Briton finds his place with the sons of the Irish father he never knew
Loved ones who have been in regular contact; loved ones who see each other only rarely; loved ones who have been apart for years - across the world they are being reunited in their differing circumstances this week.
But rare even at this time of year is the reuniting of family members who had never known of the other's existence.
Rodney Bickerstaffe, leader of Britain's biggest union, Unison, has spent almost half a century knowing neither where he came from nor what a place in Dublin held for him. The place - Cabra - he has just discovered holds three Irish brothers.
Tommy, Peter and Liam, though younger than and, until now, unknown to Rodney, share with him a resemblance of sorts to their father, Tommy Simpson.
As a carpenter in London in 1944, Tommy went into casualty with stomach pains. Elizabeth Bickerstaffe was the nurse on duty and a four-month romance ensued; a pregnancy followed, and though Elizabeth wrote to Tommy's teenage sister Maureen to tell her of the birth of Rodney Kevan Bickerstaffe on April 6th, 1945, Tommy had returned to Dublin and never got in touch again.
"The truth is," says a throatily Yorkshire-accented Bickerstaffe today, "I was six when I started school, when it hit me that I was different. Beyond that it was only now and again that I wondered why I didn't have a father."
His mother had brought up the young Rodney in a single mothers' home before moving back to Doncaster to live with her parents.
"I knew my dad's name," says Rodney, "and I had a small passport-size photo of him, but beyond that I was not driven to know much more about him. When my mother married my step-dad was so good to me I assumed it would be destabilising to the family set-up to look for another father."
Having won a scholarship to Doncaster Grammar School, he rose through the public employees' union NUPE and was behind the merging of three unions into Unison. He is now to the fore in establishing a statutory minimum wage in Britain.
It was not until the death of his step-father in 1990 that thoughts turned again to the possibility of an extended family, though it wasn't until this year that he asked his mother if she would mind if he tried to look up his past.

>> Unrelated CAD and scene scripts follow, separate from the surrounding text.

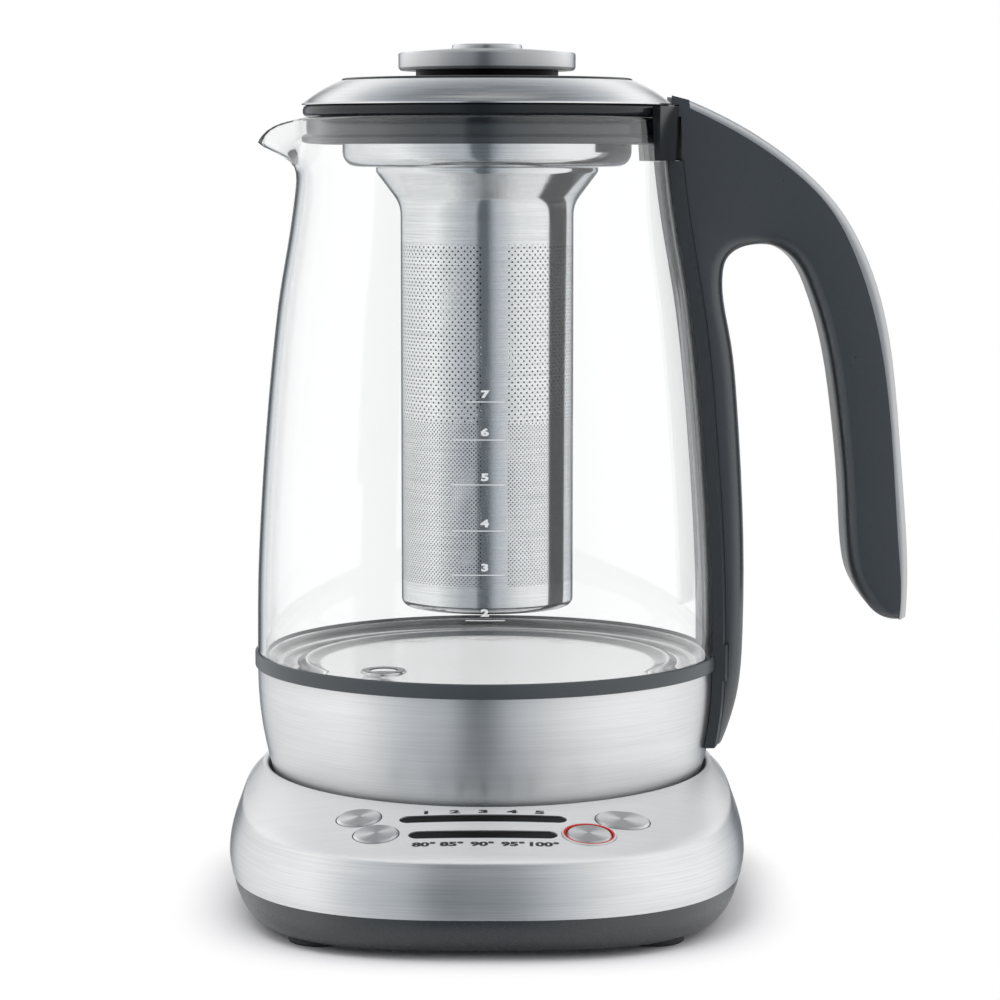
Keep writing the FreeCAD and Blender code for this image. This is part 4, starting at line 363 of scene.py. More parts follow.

# %% [markdown]
# ## Spun steel
#
# The knob and the buttons are faced on a lathe, which leaves rings about their own centre and makes
# the light stand in two opposite fans. Anisotropy shows them only in some lights, so the fans are also
# painted into the colour as painted highlights, lighter to the left and the right of the centre.


# %% Spun steel
def spun_steel(name, centre, roughness=0.42):
    steel = Finish(name, Metallic=1.0, Anisotropic=0.9, Anisotropic_Rotation=0.25)
    dx = steel.x - centre[0]
    distance = steel.reach(centre[0], centre[1])
    rings = steel.noise(steel.vector(distance * 5200, 0.0, 0.0), detail=3.0, roughness=0.7)
    # painted highlight: two bright fans, left and right of the centre, in the base colour
    painted_fan_highlight = (dx * dx / (distance * distance + 0.0000001)).ramp(0.15, 1.0)
    steel.varied(rings * 0.3 + painted_fan_highlight * 0.7, (0.36, 0.37, 0.38, 1), (0.97, 0.97, 0.975, 1))
    steel.set(Roughness=roughness + (rings - 0.5) * 0.1)
    steel.bump(rings, 0.000006)
    return steel.material


KNOB_STEEL = spun_steel("spun steel of the knob", (0, 0))
CENTRE_STEEL = spun_steel("spun steel of the centre", (0, 0), 0.35)
print("spun steels ready")

# %% [markdown]
# ## Cast, plated and pressed metals
#
# Smooth metal isn't quite even: a cloudy noise varies its shade, its gloss and, like orange peel, its
# surface. Polished steel, plated screws, aluminium and brass differ only in their numbers.


# %% Smooth metals
def metal(name, dark, light, roughness, scale=220.0, detail=3.0, spread=0.15, depth=0.00001):
    plain = Finish(name, Metallic=1.0)
    cloud = plain.noise(plain.place, scale=scale, detail=detail)
    plain.varied(cloud, dark, light)
    plain.set(Roughness=roughness + (cloud - 0.5) * spread)
    plain.bump(cloud, depth)
    return plain.material


BRIGHT = {"dark": (0.684, 0.684, 0.6876, 1), "light": (0.756, 0.756, 0.7596, 1),
          "scale": 140.0, "detail": 2.0, "spread": 0.05}
POLISHED = metal("polished steel", roughness=0.08, **BRIGHT)
SCREW_STEEL = metal("plated screws", roughness=0.2, **BRIGHT)
SHEATH_STEEL = metal("dull sheath", roughness=0.4, depth=0.00003, **BRIGHT)
ALUMINIUM = metal("aluminium", (0.62, 0.62, 0.63, 1), (0.74, 0.74, 0.75, 1), 0.38)
BRASS = metal("contact brass", (0.5, 0.38, 0.14, 1), (0.62, 0.48, 0.2, 1), 0.25)
print("smooth metals ready")

# %% [markdown]
# The floor of the jug is bright pressed sheet. Where it bends, it mirrors the dark room, and that is
# painted into its colour as painted reflection: the bends lie in rings, so a ramp of shades over the
# distance from the axis draws them, and outside the flat middle a streaky noise darkens it more.


# %% Pressed floor
FLOOR_PAINTED_RINGS = (
    (0.0, 0.62), (0.495, 0.66), (0.505, 0.2), (0.53, 0.12), (0.542, 0.85), (0.562, 0.85), (0.58, 0.22),
    (0.605, 0.14), (0.618, 0.6), (0.632, 0.1), (0.646, 0.3), (0.651, 0.9),
)
RING_UNIT = 0.1         # metres that stand for 1 in the list of rings


def pressed_floor():
    steel = Finish("pressed steel of the floor", Metallic=1.0)
    reach = steel.reach()
    cloud = steel.noise(steel.place, scale=140.0, detail=2.0)
    drawn = steel.noise(steel.vector(steel.x * 30, steel.y * 30, reach * 1500), detail=2.0)
    # painted reflection: rings of shade where the bends mirror the dark room
    rings = [(radius, grey(level)) for radius, level in FLOOR_PAINTED_RINGS]
    shade = steel.node("ValToRGB", {"stops": rings}, {"Fac": reach / RING_UNIT})
    # painted reflection: streaky darkening outside the flat middle
    painted_dark_streaks = (drawn - 0.3) * 1.8 * reach.ramp(0.048, 0.053)
    steel.set(Base_Color=steel.mixed(painted_dark_streaks, shade, grey(0.08)), Roughness=0.12 + (cloud - 0.5) * 0.05)
    steel.bump(cloud, 0.00008)
    return steel.material


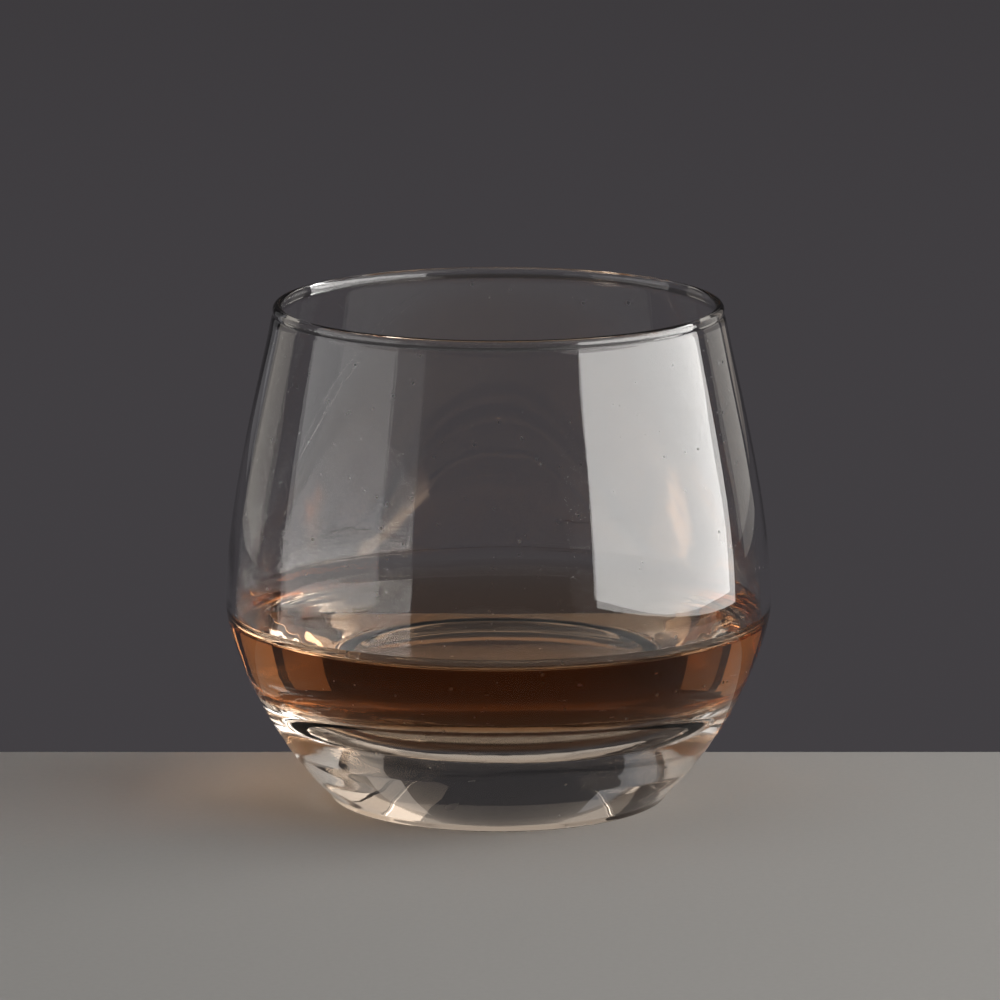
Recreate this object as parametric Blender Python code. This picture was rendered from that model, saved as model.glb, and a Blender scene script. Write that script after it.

"She had this address in Cabra. When I was over in Dublin at the end of September at the Public Service International Conference, I was chairing a meeting on Sunday 20th which finished earlier than expected.
"So I asked one of the IMPACT members if they knew where this Cabra was and he said it was about 10 minutes away." In a taxi on the way to the airport he decided he would visit the address in Cabra, which he says he fully expected would have long forgotten any mention of the Simpson family.
"In a way, I suppose, I just wanted to see the house and close the story."
The house - as it turned out Tommy Simpson's father's house - was still in the family. Tommy's youngest sister, Aileen, has retired and still lives there with her husband. The couple however were on holiday in Portugal.
Fortunately a neighbour, working in his garden that Sunday afternoon in September, recalled Aileen's maiden name was Simpson. He sent Rodney to another house, the home of another aunt.
After toing and froing between aunts and cousins, word reached Rodney's half-brothers, Tommy, Liam and Peter, through their now elderly aunt Maureen, of their half-brother. Tommy, their father, had died in 1991.
Rodney spoke to his brother Tommy Simpson for the first time, by telephone, at 11 p.m. on Monday, September 28th.
"It was very emotional," says Tommy. "He called me and said something like `Howya matey?' We were both nearly in tears.
"Our interests are uncannily similar. I'm on the SIPTU branch committee for FAS and also involved in the Green Party, and I was going to be going over to London in November. So I said I would meet him then. And he said `Oh no, I'd love to hop on a plane this week.' "
The following weekend Rodney travelled to Dublin with his wife, his son and half-brother, where the middle-aged brothers encountered their middle-aged half brother for the first time.
The happy episode has led to a jibe or two from such luminaries as the British Prime Minister, Mr Tony Blair, who commented: "Fancy waking up in the morning and finding that you've got Rodney for a brother."
Tommy Simpson the younger says of the reunion that he and his brothers never had any doubts that they wanted to meet Rodney. Tommy the elder had never mentioned Elizabeth and it is probable he never knew of Rodney. But Tommy today says he sees the unexpected family addition as "a very positive thing. It adds to the relationships you've already got more than threatening them, and Rodney is such a warm and kind person."
Of the Simpsons, Rodney says he has been touched by their hospitality and willingness to reach out. "When I went to that house in Cabra I thought it would be the end of a story, and it has turned out such a wonderful bonus."